Since the mid-60s, his analogue photographic work explores New York’s architecture and urban planning. The sequencing and layout of his images offer a mapping of the location and object photographed, such as the abandoned buildings of Welfare Island (today Roosevelt Island) in 1966, the disused district of South Bronx in 1979, or the facades of SoHo Broadway district in 1988. From 1966, Niblock undertakes a thorough consideration on the production of moving images through his series of films and slideshows. Produced between 1966 and 1969, Six Films, a series of short films with sound realized with 16 mm film, heralds his experimental method through portraits of artists and musicians such as Sun Ra and Max Neuhaus.

In 1968, the artist began experimenting a combination of his visual productions with his musical scores in order to create architectural and environmental sound compositions. Recreated by the artist for the first time since its last presentation in 1972 for the retrospective, the Environments series extracts the reality of different surroundings through images, all the while generating a dense and intense temporary environment of projected images, music and movements throughout the museum’s space.

Exhibition at the Contemporary
Art Center Circuit

Presented for the first time in its entirety, re-edited and remastered by the artist for the retrospective, the series of films The Movement of People Working portray human labour in its most elementary form. Filmed on 16mm colour film, and later on video, in locations including Peru, Mexico, Hungary, Hong Kong, the Arctic, Brazil, Lesotho, Portugal, Sumatra, China and Japan – with more than 25 hours of film footage, The Movement of People Working focuses on work as a choreography of movements and gestures, dignifying the mechanical yet natural repetition of labourers’ actions. Phill Niblock said of these that The Movement of People Working «came out of necessity because I was doing music performances with live dancers, and it was too cumbersome and expensive to tour with so many people.
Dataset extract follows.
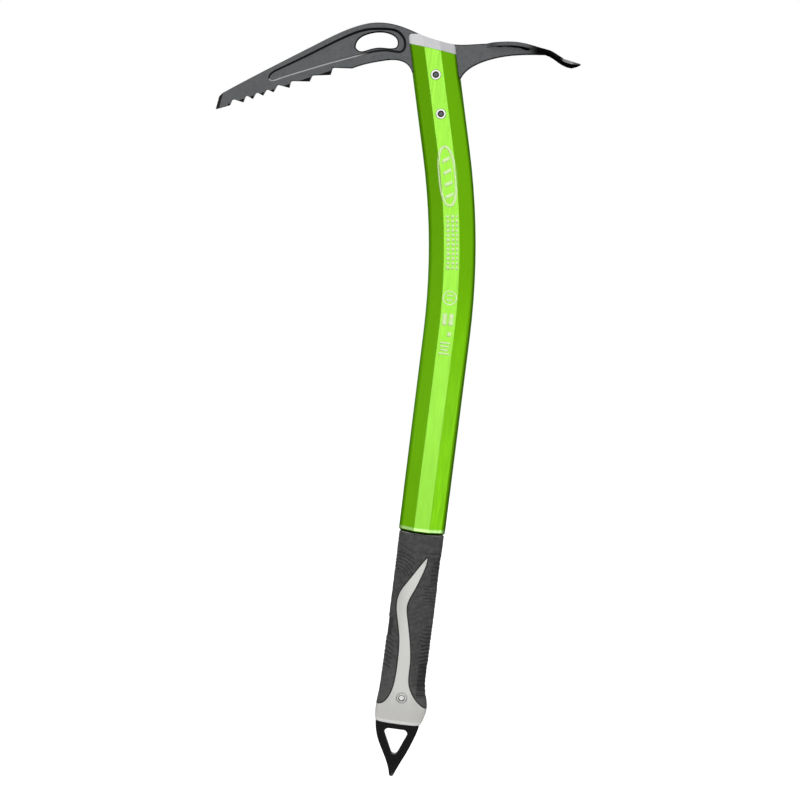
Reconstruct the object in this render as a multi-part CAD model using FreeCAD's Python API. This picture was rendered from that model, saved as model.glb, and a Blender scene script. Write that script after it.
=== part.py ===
import FreeCAD, Part
import math
import os

# Ice axe, 500 mm long, as the separate pieces it is assembled from.
# Frame: origin at the point of the spike, +Z up the straight lower shaft, the pick towards -X and
# the adze towards +X. The plane Y = 0 is the plane of symmetry. Lengths are in millimetres.

# Shaft: a faceted aluminium tube, straight, then bent towards the pick, swaged down inside the grip.
SHAFT_WIDTH = 31.5
SHAFT_DEPTH = 20.0
WALL = 1.4
BEND_START = 305.0
BEND_RADIUS = 480.0
BEND_ANGLE = math.radians(14.5)
SHAFT_OVERRUN = 88.0
TUBE_TOP = ((-48.8, 494.1), (-16.3, 490.6))
SHOULDER = 171.2
SHOULDER_STEPS = (2.8, 0.8)
SHOULDER_LIP = 0.15
NECK_TOP = 169.3
NECK_BOTTOM = 44.6
NECK_WIDTH = 25.1
NECK_DEPTH = 14.6
SLOT_FLOOR = 475.2

# Head: one forged steel plate with pick, karabiner hole, tang and curved adze blade.
HEAD_THICKNESS = 6.0
PICK_TIP_THICKNESS = 4.6
WEB_THICKNESS = 3.0
POCKET_DRAFT = 1.7
HOLE_BEVEL = 0.9
TANG_HALF_WIDTH = 11.5
TANG_END = 14.0
TOOTH_ROOT_RADIUS = 1.5
TOOTH_BEVEL = (2.8, 1.9)
TIP_BEVEL = (3.2, 2.1)
TAPER_START = -50.0
EDGE_BREAK = 0.6
HEAD_LOW, HEAD_HIGH = 420.0, 520.0
BLADE_HALF_WIDTH = 24.0
EDGE_BOW = 5.5
EDGE_DROP = 0.6
CUTTING_EDGE = (66.0, 494.1)
BEVEL_START = (58.5, 495.5)
GROOVE_DEPTH = 1.3
BLADE_FALL = 0.95

# Hollow rivets, each with the stem that set it still inside: two across the head's tang, one across
# the spike's tang.
HEAD_RIVETS = (26.0, 52.0)
SPIKE_RIVET = (0.8, 56.6)
BARREL_RADIUS = 2.8
BORE_RADIUS = 2.2
FLANGE_RADIUS = 3.5
FLANGE_THICKNESS = 0.7
FLANGE_ROUNDING = 0.45
HOLE_CLEARANCE = 0.05
STEM_RADIUS = 1.3
SPIKE_STEM_RADIUS = 1.7
STEM_RECESS = 0.9
COLLAR_HALF_LENGTH = 5.0
SPIKE_RIVET_SEAT = 9.7
SEAT_RADIUS = 3.8

# Grip: a hard core with ferrule and tongues, under a rubber overmould.
GRIP_TOP = 169.2
FERRULE_BOTTOM = 37.5
FERRULE_ROUNDING = 0.9
FIT_GAP = 0.05
SLEEVE_HALF_WIDTH = 13.9
SLEEVE_HALF_DEPTH = 8.5
SLEEVE_BOTTOM = 50.0

# Spike: a steel plate with a triangular eye and a tang inside the shaft's neck.
SPIKE_THICKNESS = 5.0
SPIKE_TANG_HALF_WIDTH = 10.0
SPIKE_TANG_TOP = 78.0
SPIKE_CHEEK_TOP = 74.0
SPIKE_EDGE_BREAK = 0.8

FAR = 60.0


def xz(point):
    """A point of the plane of symmetry."""
    return FreeCAD.Vector(point[0], 0, point[1])


def curve(*points):
    """One smooth edge through points of the plane of symmetry."""
    spline = Part.BSplineCurve()
    spline.interpolate([xz(point) for point in points])
    return [spline.toShape()]


def loop(*points):
    """One smooth closed edge through points of the plane of symmetry."""
    spline = Part.BSplineCurve()
    spline.interpolate(Points=[xz(point) for point in points], PeriodicFlag=True)
    return [spline.toShape()]


def round_corner(before, corner, after, radius):
    """Start, middle and end of the arc that rounds a corner."""
    to_before = (before - corner).normalize()
    to_after = (after - corner).normalize()
    half_angle = to_before.getAngle(to_after) / 2
    reach = radius / math.tan(half_angle)
    inward = (to_before + to_after).normalize()
    middle = corner + inward * (radius / math.sin(half_angle) - radius)
    return corner + to_before * reach, middle, corner + to_after * reach


def chain(*corners, closed=False):
    """Straight edges through corners (x, z); a third value rounds that corner to a radius."""
    points = [xz(corner) for corner in corners]
    radii = [corner[2] if len(corner) > 2 else 0 for corner in corners]
    if closed:
        points = [points[-1]] + points + [points[0]]
        radii = [0] + radii + [0]
    edges = []
    start = None if closed else points[0]
    first = start
    for before, corner, after, radius in zip(points, points[1:], points[2:], radii[1:]):
        if radius:
            arc = round_corner(before, corner, after, radius)
        else:
            arc = (corner, corner, corner)
        if start is not None:
            edges.append(Part.makeLine(start, arc[0]))
        else:
            first = arc[0]
        if radius:
            edges.append(Part.Arc(*arc).toShape())
        start = arc[2]
    edges.append(Part.makeLine(start, first if closed else points[-1]))
    return edges


def plate(edges, thickness):
    """A flat plate of the outline, centred on the plane of symmetry."""
    face = Part.Face(Part.Wire(Part.__sortEdges__(edges)))
    face.translate(FreeCAD.Vector(0, -thickness / 2, 0))
    return face.extrude(FreeCAD.Vector(0, thickness, 0))


def broken_edges(body, thickness, size):
    """A plate with the edges of its two faces chamfered."""
    edges = [edge for edge in body.Edges if abs(abs(edge.CenterOfMass.y) - thickness / 2) < 1e-6]
    return body.makeChamfer(size, edges)


def on_axis(distance, across=0.0):
    """A point of the upper shaft: distance beyond the bend, and across it towards the adze."""
    bend_x = BEND_RADIUS * (math.cos(BEND_ANGLE) - 1)
    bend_z = BEND_START + BEND_RADIUS * math.sin(BEND_ANGLE)
    x = bend_x - distance * math.sin(BEND_ANGLE) + across * math.cos(BEND_ANGLE)
    z = bend_z + distance * math.cos(BEND_ANGLE) + across * math.sin(BEND_ANGLE)
    return x, z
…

So I started doing those films that I could project when performing».

These films are accompanied by the whole corpus of Niblock’s slowly evolving, harmonically minimalist music, realised between 1968 and 2011. The sound level of these compositions offers a visceral experience of the long drones and inhabits the ringing, beating overtones. These scores, presented in the exhibition as photostats realized for his personal exhibition at London’s ICA in 1982, are the composer’s mixing instructions and are not used by the musician during the performance. While moving through space, he plays with the recorded material, sometimes creating tonalities that coincide with the recording or, on the contrary, that produce dissonances. The result is a constant movement of beat, rhythm and pulsation, as well as changing and continuous harmonics during his own motion through space. The layering of tones echoes the repetitions of the workers’ actions; the evolution of the films on each screen (changing throughout the day), combined with a program that randomly plays back different music pieces, results in a constant renewal of forms, continuously offering an exhibition of new juxtapositions of sound and image.

The Movement of People Working offers a strong social and political comment, as highlighted by the title and represented by the closeness with the workers. In this, the series of film echoes the work of several filmmakers including Jean Luc Godard or Chris Marker who as from 1967 gave workers the cameras and informed them of cinematic techniques so that they could actually make their own films. In a fascinating turn of events, rather than doing fictional or pure documentary film, some workers formed the Groupes Medvekine and decided to film themselves working.